It depends on what "abandoned" means. De Morgan did write his main works on probability in 1837-38 and then turned his primary attention to logic. In his lengthy 1837 review of Laplace's Théorie analytique des probabilités, he did characterize the book as
"the Mont Blanc of mathematical analysis; but the mountain has this advantage over the book, that there are guides always ready near the former, whereas the student has been left to his own method of encountering the latter".
In 1853 De Morgan mused in a letter to Hamilton that "everybody makes errors in probabilities, at times, and big ones", and in 1861 confessed one of his own, see Rice, ‘Everybody makes errors’: The intersection of De Morgan's Logic and Probability, 1837 – 1847.

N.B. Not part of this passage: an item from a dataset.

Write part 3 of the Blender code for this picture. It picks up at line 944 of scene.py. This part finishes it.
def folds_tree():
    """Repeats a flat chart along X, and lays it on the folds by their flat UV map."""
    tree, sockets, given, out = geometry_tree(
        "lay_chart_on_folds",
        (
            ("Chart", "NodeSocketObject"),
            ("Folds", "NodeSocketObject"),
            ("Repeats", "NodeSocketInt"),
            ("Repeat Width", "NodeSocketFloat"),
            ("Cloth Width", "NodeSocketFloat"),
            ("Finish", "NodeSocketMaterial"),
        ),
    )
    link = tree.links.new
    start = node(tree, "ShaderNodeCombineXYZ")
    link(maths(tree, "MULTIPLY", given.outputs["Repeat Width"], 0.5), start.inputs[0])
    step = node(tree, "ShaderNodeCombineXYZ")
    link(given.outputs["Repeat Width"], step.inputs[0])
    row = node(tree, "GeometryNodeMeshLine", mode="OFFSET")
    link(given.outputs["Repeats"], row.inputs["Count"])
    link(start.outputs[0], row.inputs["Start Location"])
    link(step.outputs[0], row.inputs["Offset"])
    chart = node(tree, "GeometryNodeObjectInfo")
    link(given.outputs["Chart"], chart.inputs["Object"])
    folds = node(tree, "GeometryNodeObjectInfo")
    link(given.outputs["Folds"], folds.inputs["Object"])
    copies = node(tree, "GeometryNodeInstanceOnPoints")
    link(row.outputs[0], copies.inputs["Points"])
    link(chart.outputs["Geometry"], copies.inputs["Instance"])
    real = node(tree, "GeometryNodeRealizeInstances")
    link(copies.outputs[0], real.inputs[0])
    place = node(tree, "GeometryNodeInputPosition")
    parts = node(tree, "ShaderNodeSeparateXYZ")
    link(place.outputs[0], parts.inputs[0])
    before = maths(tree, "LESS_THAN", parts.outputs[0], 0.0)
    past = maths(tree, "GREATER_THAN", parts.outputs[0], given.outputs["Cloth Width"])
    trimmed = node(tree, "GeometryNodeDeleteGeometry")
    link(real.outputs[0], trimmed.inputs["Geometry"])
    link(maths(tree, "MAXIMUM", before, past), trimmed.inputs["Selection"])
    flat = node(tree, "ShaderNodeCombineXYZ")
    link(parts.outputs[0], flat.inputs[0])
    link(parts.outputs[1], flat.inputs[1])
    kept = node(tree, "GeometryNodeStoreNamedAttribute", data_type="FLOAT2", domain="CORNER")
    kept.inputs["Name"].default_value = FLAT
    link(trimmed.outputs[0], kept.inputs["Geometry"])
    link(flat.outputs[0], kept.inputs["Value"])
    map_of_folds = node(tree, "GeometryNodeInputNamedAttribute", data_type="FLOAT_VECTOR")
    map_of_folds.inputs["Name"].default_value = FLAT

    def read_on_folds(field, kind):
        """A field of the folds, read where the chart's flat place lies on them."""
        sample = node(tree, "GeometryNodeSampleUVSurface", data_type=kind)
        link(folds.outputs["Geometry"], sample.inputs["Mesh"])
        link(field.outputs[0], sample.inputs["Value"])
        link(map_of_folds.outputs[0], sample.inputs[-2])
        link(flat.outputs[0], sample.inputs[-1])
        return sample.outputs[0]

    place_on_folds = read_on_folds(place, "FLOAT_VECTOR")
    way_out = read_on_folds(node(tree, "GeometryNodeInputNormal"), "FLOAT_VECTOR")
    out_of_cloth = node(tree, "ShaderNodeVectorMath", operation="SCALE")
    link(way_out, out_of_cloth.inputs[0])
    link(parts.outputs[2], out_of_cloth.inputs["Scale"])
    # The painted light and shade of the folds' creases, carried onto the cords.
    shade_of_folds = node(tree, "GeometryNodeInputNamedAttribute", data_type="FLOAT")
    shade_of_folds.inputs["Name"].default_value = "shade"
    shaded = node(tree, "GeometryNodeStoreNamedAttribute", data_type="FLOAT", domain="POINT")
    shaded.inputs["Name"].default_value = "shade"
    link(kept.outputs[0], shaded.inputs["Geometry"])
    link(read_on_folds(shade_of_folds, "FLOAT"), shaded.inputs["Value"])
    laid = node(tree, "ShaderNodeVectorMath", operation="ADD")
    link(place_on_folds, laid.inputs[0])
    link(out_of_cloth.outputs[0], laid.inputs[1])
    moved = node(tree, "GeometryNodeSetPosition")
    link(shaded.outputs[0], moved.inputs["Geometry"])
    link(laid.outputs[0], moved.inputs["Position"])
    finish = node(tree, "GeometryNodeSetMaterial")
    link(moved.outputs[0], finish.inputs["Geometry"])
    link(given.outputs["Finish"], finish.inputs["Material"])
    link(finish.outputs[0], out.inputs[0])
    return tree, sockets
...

So perhaps one can make the inference. Rice does:"read in the light of the above discussion, [the 1853 quote] seems to give a reasonable explanation for his later neglect of the subject". Still, De Morgan continued to use and promote probability in his logical works.

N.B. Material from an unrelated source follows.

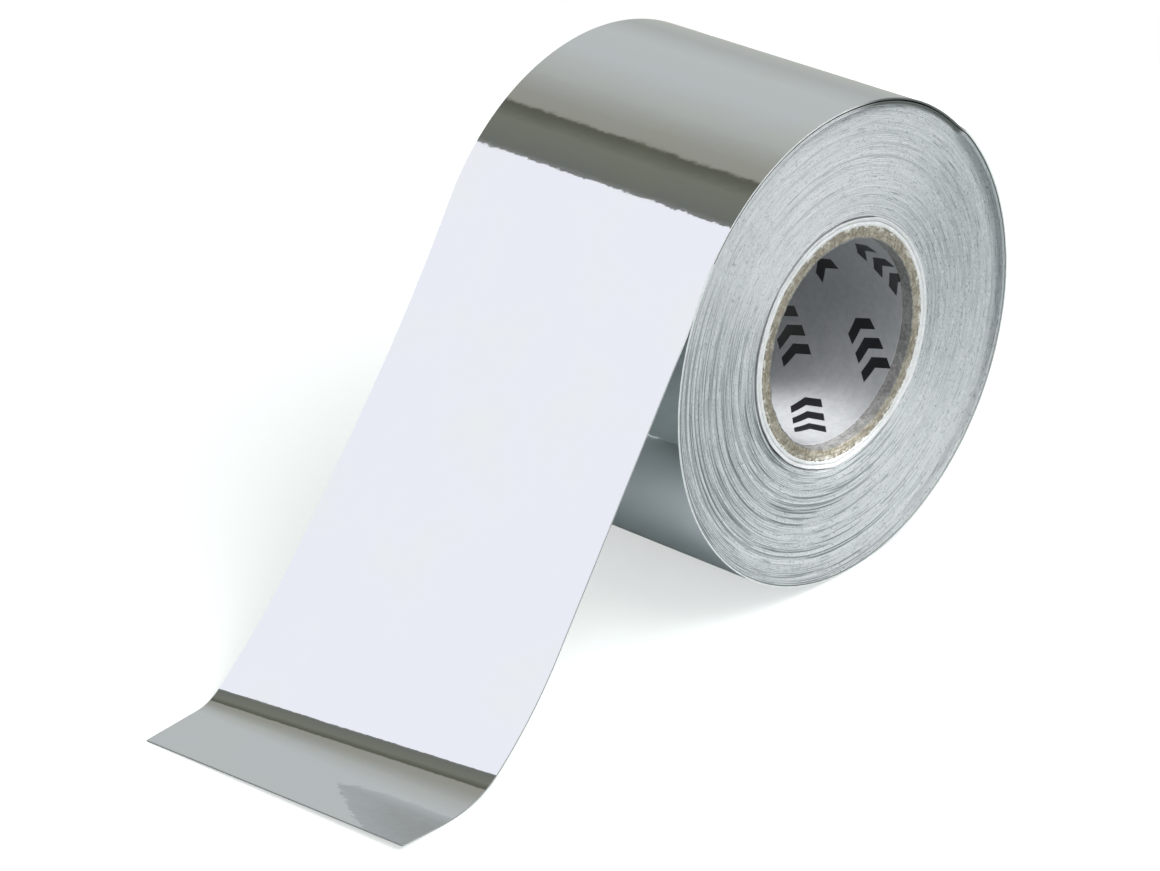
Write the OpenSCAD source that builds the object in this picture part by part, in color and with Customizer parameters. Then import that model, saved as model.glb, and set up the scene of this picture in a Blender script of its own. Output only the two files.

When De Morgan talked about making errors, he was speaking from personal experience. His major contribution to probability in 1837 was to spot a mistake in works of Laplace and Poisson, but... in his supposed "correction" he himself made several mistakes, see Rice, De Morgan in the prehistory of statistical hypothesis
testing. And he missed that Poisson corrected the mistake later in the same work. To top it off, the next year De Morgan made the same mistake in two other works. The mistake was to confuse $p(X|Y)$ with $p(Y|X)$, a typical rookie mistake by modern standards and the "thundering error", as he put it years later. Here is humbled De Morgan of 1861 (quoted from Rice):
"There are no questions in the whole range of applied mathematics which require such close attention, and in which it is so difficult to escape error, as those which occur in the theory of probabilities … and, of all subjects, there is no one in which writers of every grade have so frequently or so strangely made mistakes of mere inadvertence. One was pointed out about twenty years ago (‘Camb. Phil. Trans.’) into which both Laplace and Poisson had fallen, one after the other; but the discoverer of their slip proved himself signally liable to greater ones a very little while after."
"The discoverer of their slip" is De Morgan himself, as he intimated in a letter to Hamilton:
"I see you did not notice, in the part you have read, a thundering error, on the simplest point possible. Nor has anyone else noticed it, except myself, who have printed a sarcasm against ‘a recent writer’ that I may be able to prove I found it out before anybody."
Hamilton did not notice the "thundering error" even after that, so De Morgan had to give him a page reference.